Shopping Via Cell Phones Loses Interest
"Forty-four percent of those surveyed said they would like to use their phones to purchase small items using m-cash. Pepsi and Coke have both teamed up with mobile phone makers for trials in Japan and Scandinavia that will let people point their phones at a vending machine, press a few buttons and charge a soda to their phone bills. However, less than 2 percent of cell phone users have actually tried this....
Meanwhile, SMS continues to gain satisfied customers. The feature is being used at least once a month by 80 percent of mobile phone users in some European countries, according to the survey. Twenty-five percent of respondents in Europe said they used "texting" more than once a day, as did 24 percent of respondents in Asia.
The United States still lags; 89 percent of U.S. respondents have never sent a text message.

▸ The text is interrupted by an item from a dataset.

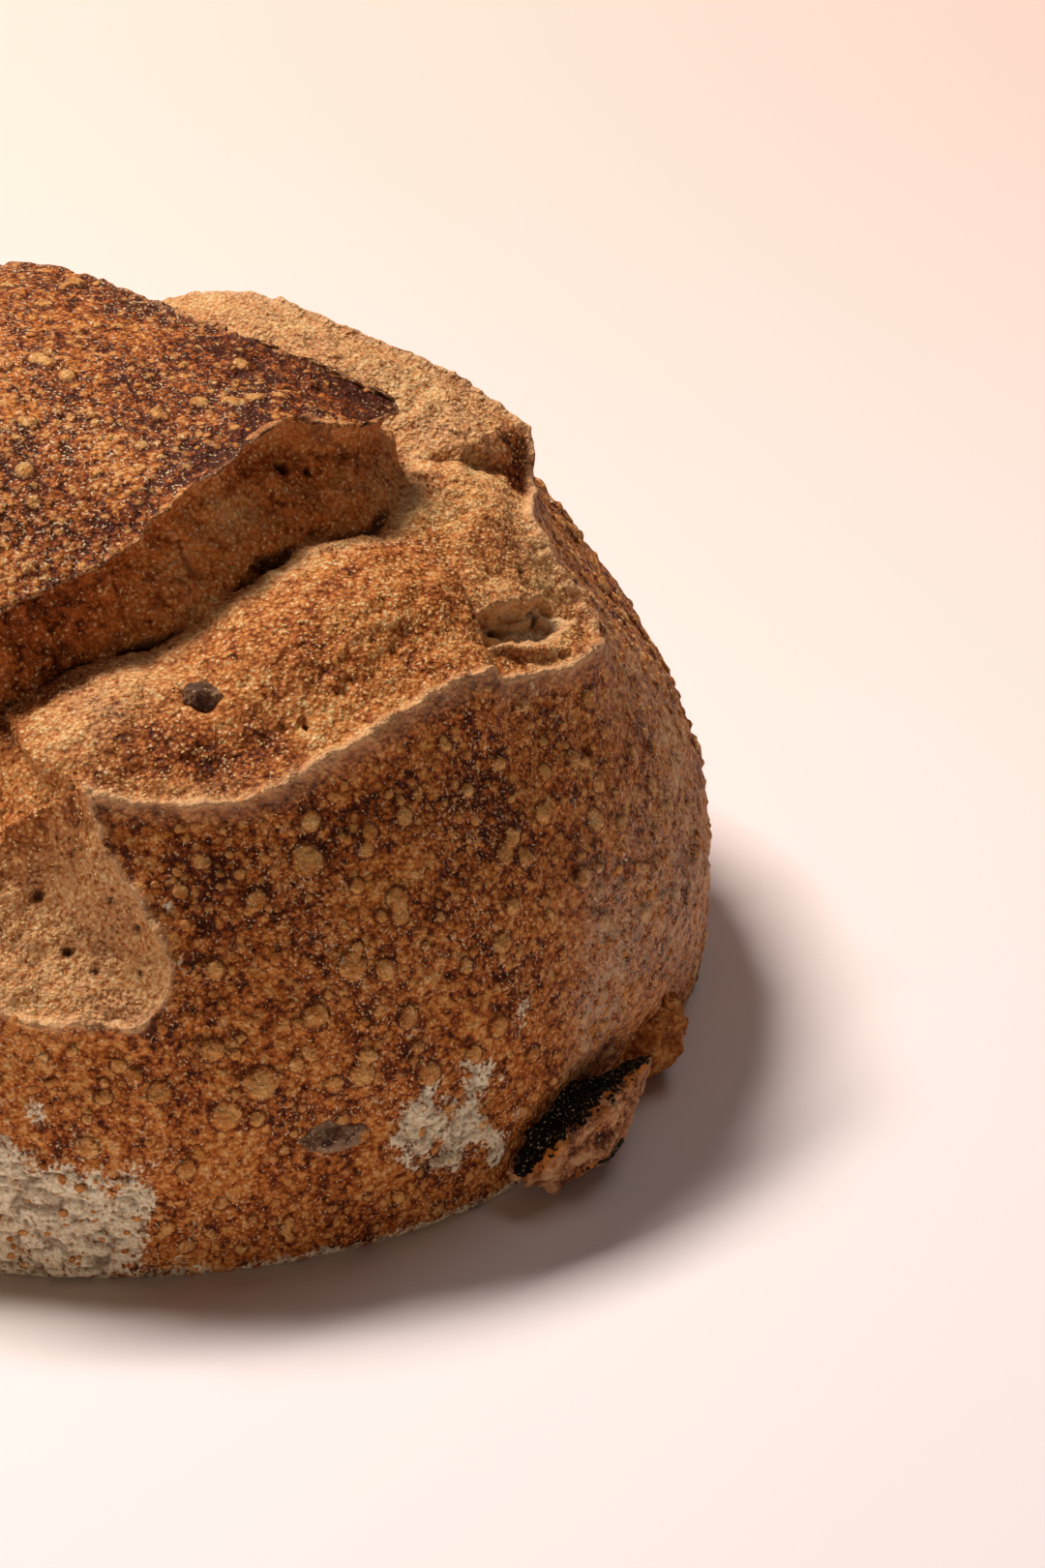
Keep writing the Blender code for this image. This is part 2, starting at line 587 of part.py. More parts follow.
def cut_seat(loaf, piece, cutters):
    """Cuts the hollow in the loaf that a nut or raisin lies in, a seat gap wider than the piece all round."""
    mesh = piece.data.copy()
    mesh.name = piece.name + "_seat"
    normals = [vertex.normal.copy() for vertex in mesh.vertices]
    for vertex, normal in zip(mesh.vertices, normals):
        vertex.co += normal * SEAT_GAP * SEAT_GAP_MARGIN
    cutter = bpy.data.objects.new(mesh.name, mesh)
    cutter.matrix_world = piece.matrix_world
    cutter.hide_render = True
    cutter.display_type = "WIRE"
    cutters.objects.link(cutter)
    cut = loaf.modifiers.new(mesh.name, "BOOLEAN")
    cut.operation = "DIFFERENCE"
    cut.object = cutter


def stand_on_origin(items, cutters):
    """Moves everything so that the middle of the bread's base box is at the origin."""
    corners = np.array([item.matrix_world @ vertex.co for item in items for vertex in item.data.vertices])
    middle = (corners.min(axis=0) + corners.max(axis=0)) / 2
    step = Matrix.Translation((-middle[0], -middle[1], 0))
    for item in (*items, *cutters):
        item.matrix_world = step @ item.matrix_world


def main():
    clear_scene()
    for name in COLOURS:
        material(name)
    bread = bpy.data.collections.new("raisin_walnut_bread")
    cutters = bpy.data.collections.new("cutters")
    bpy.context.scene.collection.children.link(bread)
    bpy.context.scene.collection.children.link(cutters)
    loaf = make_loaf(bread)
    pieces = [make_piece(*row, collection=bread) for row in SEATED_PIECES]
    for piece in pieces:
        cut_seat(loaf, piece, cutters)
    stand_on_origin([loaf, *pieces], cutters.objects)


main()
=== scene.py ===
# %% [markdown]
# # A raisin walnut loaf
#
# A round loaf, shaped by hand, slashed four times across the top and baked on a stone. The crust between the
# slashes stays as an island in the middle and as panels round it, and in the slashes the dough tears open and
# bakes paler. The frame holds the loaf as a faceted solid with its nuts and raisins. This lesson works the
# same loaf out again with a finer skin, gives it its crust, flour and blisters, and lights it on a pale
# floor.

# %% Load the frame
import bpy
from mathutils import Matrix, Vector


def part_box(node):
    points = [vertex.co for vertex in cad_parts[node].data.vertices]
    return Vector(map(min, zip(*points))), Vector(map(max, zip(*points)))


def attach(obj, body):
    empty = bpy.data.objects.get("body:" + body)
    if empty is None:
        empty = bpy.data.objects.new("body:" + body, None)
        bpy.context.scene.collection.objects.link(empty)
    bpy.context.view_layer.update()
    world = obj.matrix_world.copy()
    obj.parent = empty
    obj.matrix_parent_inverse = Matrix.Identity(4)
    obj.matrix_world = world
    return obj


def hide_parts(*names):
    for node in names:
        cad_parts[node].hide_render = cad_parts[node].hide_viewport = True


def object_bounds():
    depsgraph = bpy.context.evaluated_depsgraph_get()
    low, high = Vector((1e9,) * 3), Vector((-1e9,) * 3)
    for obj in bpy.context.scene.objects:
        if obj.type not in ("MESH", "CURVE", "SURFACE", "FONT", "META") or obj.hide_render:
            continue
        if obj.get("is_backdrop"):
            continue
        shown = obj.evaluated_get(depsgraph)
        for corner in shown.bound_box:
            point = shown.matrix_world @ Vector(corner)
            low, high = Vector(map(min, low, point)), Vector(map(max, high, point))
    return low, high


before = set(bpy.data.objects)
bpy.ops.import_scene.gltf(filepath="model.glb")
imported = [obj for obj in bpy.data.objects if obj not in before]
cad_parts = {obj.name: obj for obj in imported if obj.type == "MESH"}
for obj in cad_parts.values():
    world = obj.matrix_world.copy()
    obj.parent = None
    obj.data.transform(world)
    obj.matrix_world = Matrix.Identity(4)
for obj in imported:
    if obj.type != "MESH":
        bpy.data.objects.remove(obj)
CAD_BOX = [list(corner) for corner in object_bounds()]

import math
from types import SimpleNamespace

import bmesh
import bpy
import numpy as np
from mathutils import Matrix, Vector, geometry, kdtree, noise

MM = 0.001
print("the loaf's box in mm:", [[round(side / MM, 1) for side in corner] for corner in CAD_BOX])

# %% [markdown]
# ## The dough
#
# Before it is slashed the dough is a dome with a soft belly and a foot that tucks in. It could be sculpted,
# or spun from a drawn profile. Here two formulas give half an upright section, because the same formulas then
# say where any spot of the skin lies. The distance along the skin from the crown is kept with it.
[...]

Still, SMS is the most popular in the fastest-growing category of cell phone users: those under 25. Fifty percent of people in that group surveyed globally said they use SMS at least once a day. That should help adoption grow rapidly, according to the report." [News.com]
Does any carrier in the U.S. provide any kind of micro-payment system? I think they're too busy defending the four corners that make their box. Do you have any idea how much money the soda machine vendor at my office would make if I could just point my phone at their machine and get a Coke?
And sitting in my workshop today, I thought about how convenient it would be to have IM or SMS available on my cell phone. Checking in with the office, a quick question about what we were doing for dinner tonight, etc.